Yamaha's ultra-stiff, steel fabricated Deltabox frame is the magic wand that grants the R15 rock-solid poise around corners, and a feline ability when changing directions.
It's a case of the best getting better, the longer aluminium swingarm having vastly improved stability. The difference wasn't so startling when blasting down the straights, but a big change was palpable when attacking corners. Sure, there's a small drop in flickability, but it's a sacrifice worth making for so much newfound in-corner stability. The R15 V2.0 oozes confidence, prodding you to ride harder and faster, assuring you there's nothing to worry about. The sportier riding position and greater weight bias towards the front gives the rider a more connected feel, which surely inspires greater confidence among new riders while more experienced riders will use the benefits to extract more pace from the R15.
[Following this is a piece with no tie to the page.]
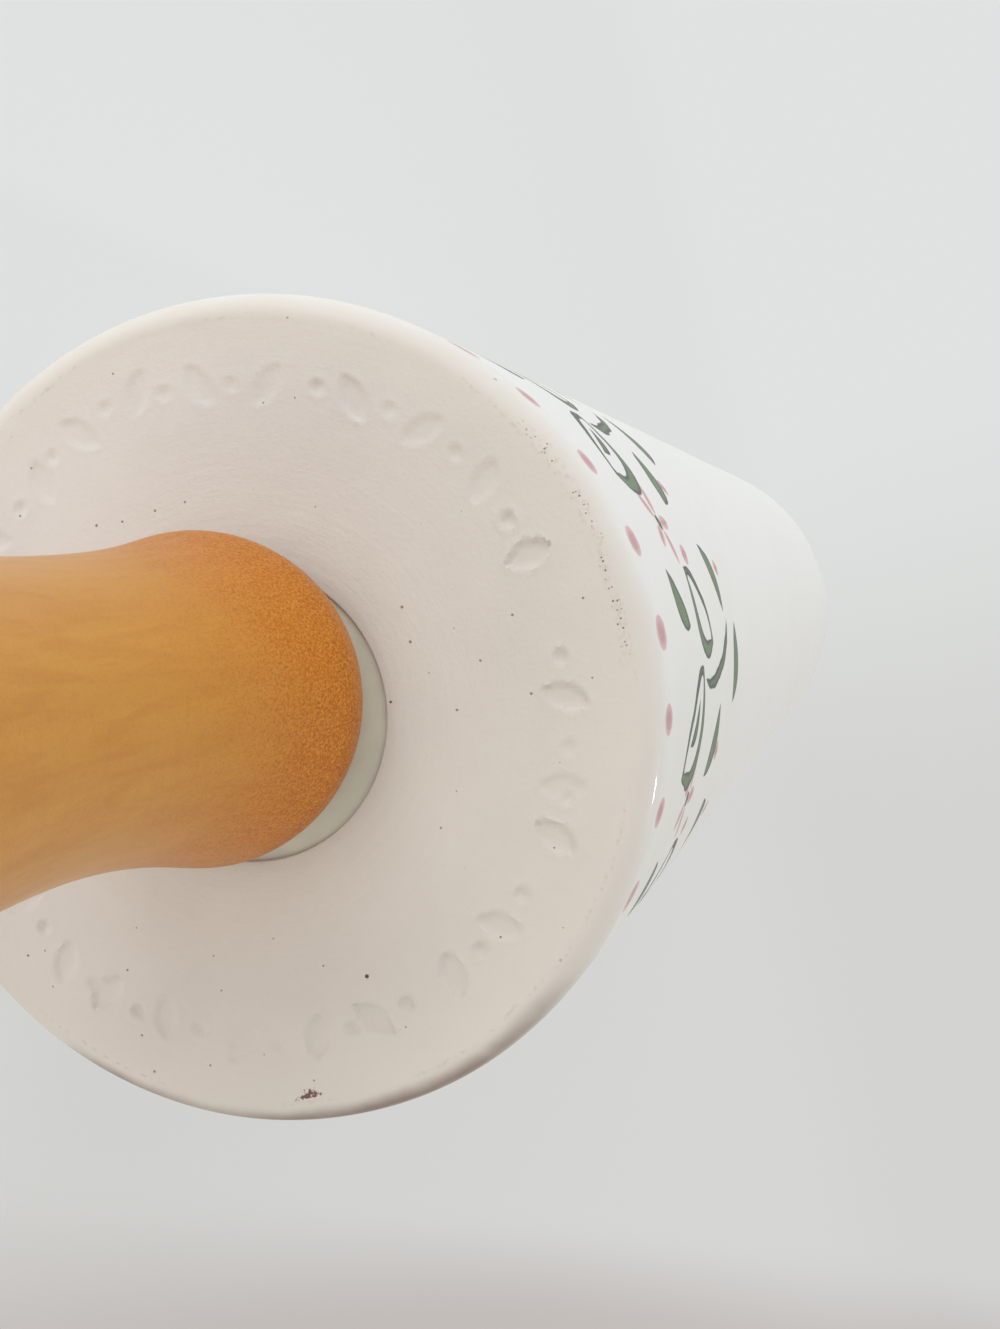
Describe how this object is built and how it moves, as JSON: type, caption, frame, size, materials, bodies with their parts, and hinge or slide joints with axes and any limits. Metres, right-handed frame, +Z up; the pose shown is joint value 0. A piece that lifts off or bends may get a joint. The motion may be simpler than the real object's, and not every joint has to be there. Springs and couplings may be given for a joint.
{
  "type": "rolling pin",
  "caption": "Glazed ceramic rolling pin whose hollow barrel turns on a steel rod between turned wooden handles.",
  "frame": {"origin": "centre of the barrel, on the rod's axis", "axes": "+X along the rod towards the right handle, +Z up; the pin lies on the lowest line of the barrel"},
  "size_m": [0.4572, 0.07, 0.07],
  "materials": {
    "glazed_ceramic": "gloss glaze on the side, bare bisque on the ends",
    "bush_plastic": "matt, slightly translucent",
    "rod_steel": "drawn",
    "washer_steel": "tumbled",
    "insert_brass": "machined",
    "handle_wood": "oiled and lightly varnished"
  },
  "bodies": {
    "barrel": {"barrel": "glazed_ceramic", "left_end_bush": "bush_plastic", "right_end_bush": "bush_plastic"},
    "handles": {"rod": "rod_steel", "left_thrust_washer": "washer_steel", "right_thrust_washer": "washer_steel", "left_threaded_insert": "insert_brass", "right_threaded_insert": "insert_brass", "left_handle": "handle_wood", "right_handle": "handle_wood"}
  },
  "joints": [
    {"name": "barrel_spin", "type": "hinge", "parent": "barrel", "child": "handles", "pos_m": [0, 0, 0], "axis": [1, 0, 0], "continuous": true}
  ]
}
A large chunk of the R15 V2.0's poise can also be attributed to the new MRF tyres. Grip when leaned over or under hard braking is now nothing short of magnetic. We found nothing but absolute commitment even when expecting rear wheel hop due to patchy, bumpy tarmac. With the speedo reading an indicated 123kph on the back straight, the braking could be left to the 50-metre mark without much drama. The bite from the front brake is hard to fault, always working nice and progressively.
There is no denying that the confidence-inspiring handling, better power delivery and incredible stability make the Yamaha R15 V2.0 a significantly better motorcycle. Those taking this mean machine on the roads are aware of the R15's shortcomings and will have just as much to complain about, save for the better power delivery and muscular new rear section. Having to pay an extra couple of thousands for the upgraded model despite it gaining no additional power might not go down well with the buyers. Yamaha really should have plonked in a more powerful engine to match the extraordinary dynamics of the R15 V2.0.